Although Plaintiff refers to tolling, he appears to assert delayed accrual of the statute of limitations, rather than that he is entitled to statutory or equitable tolling.
V. Analysis
Plaintiff presents new facts in his Motions, and he does not provide any reason these facts were not presented earlier. As noted, Plaintiff states, for the first time, that he was not contemporaneously aware of the FTR system malfunctions on October 28, 2015. And nowhere in Plaintiff's prior filings in this case did he mention Mr. Swords, his belief that Mr. Swords was responsible for videotaping Plaintiff's criminal trial, or how this belief relates to his claim based on Defendant Montoya's alleged errors in operating the trial court's FTR system on October 28, 2015. Plaintiff has not identified any new evidence since the Court dismissed this case that warrants relief from judgment.

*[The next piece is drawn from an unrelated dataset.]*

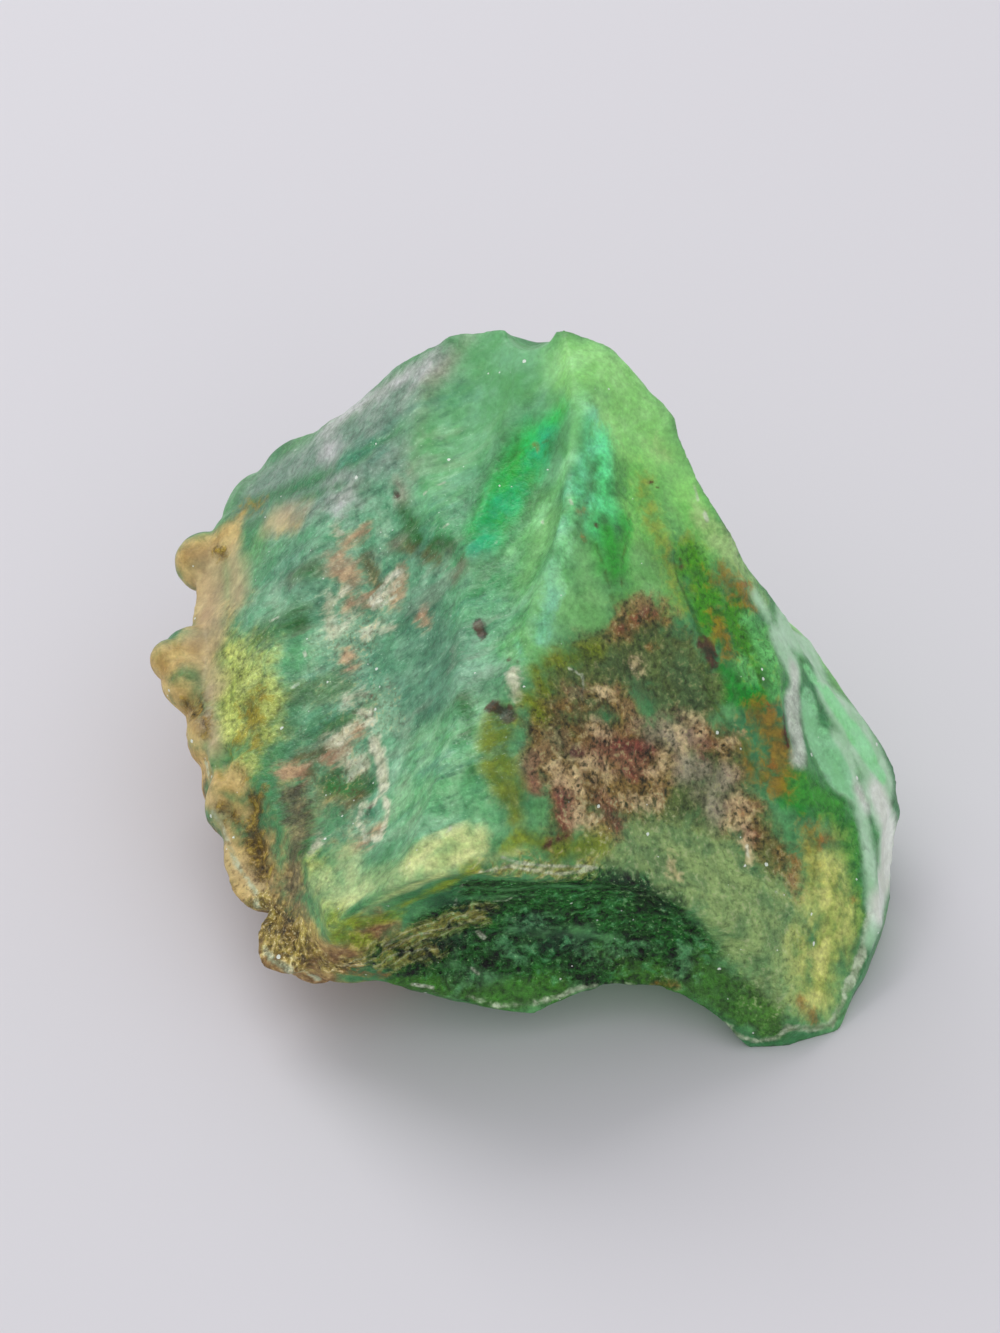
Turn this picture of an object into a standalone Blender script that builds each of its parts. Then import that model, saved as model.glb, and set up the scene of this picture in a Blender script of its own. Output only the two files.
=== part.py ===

Plaintiff also has not shown the Court committed clear error in dismissing his claims as barred by the statute of limitations. Plaintiff merely argues that the statute of limitations should be tolled because after his direct appeal in his criminal proceeding, he “diligently pursued” a civil claim that was dismissed in 2017 and had nothing whatsoever to do with Defendant Montoya or her role in Plaintiff's criminal proceeding. Plaintiff could have, but did not, make this argument in his response to the Order to Show Cause, and, in any event, the argument is nonsensical.
For the foregoing reasons, the Court will deny Plaintiff's Motion to Alter or Amend Judgment and Renewed Motion to Alter or Amend Judgment.
IT IS ORDERED:
(1) In accordance with the Ninth Circuit's Order, the April 18, 2024 Order (Doc. 14) and the portion of the May 15, 2024 Order (Doc. 20) that denied Plaintiff's Renewed Motion to Alter or Amend Judgment are vacated.
(2) Plaintiff's Motion to Alter or Amend Judgment (Doc. 13) and Renewed Motion to Alter or Amend Judgment (Doc. 15) are denied.
(3) The Clerk of Court must transmit a copy of this Order to the Ninth Circuit Court of Appeals and reference Case No. 24-2147.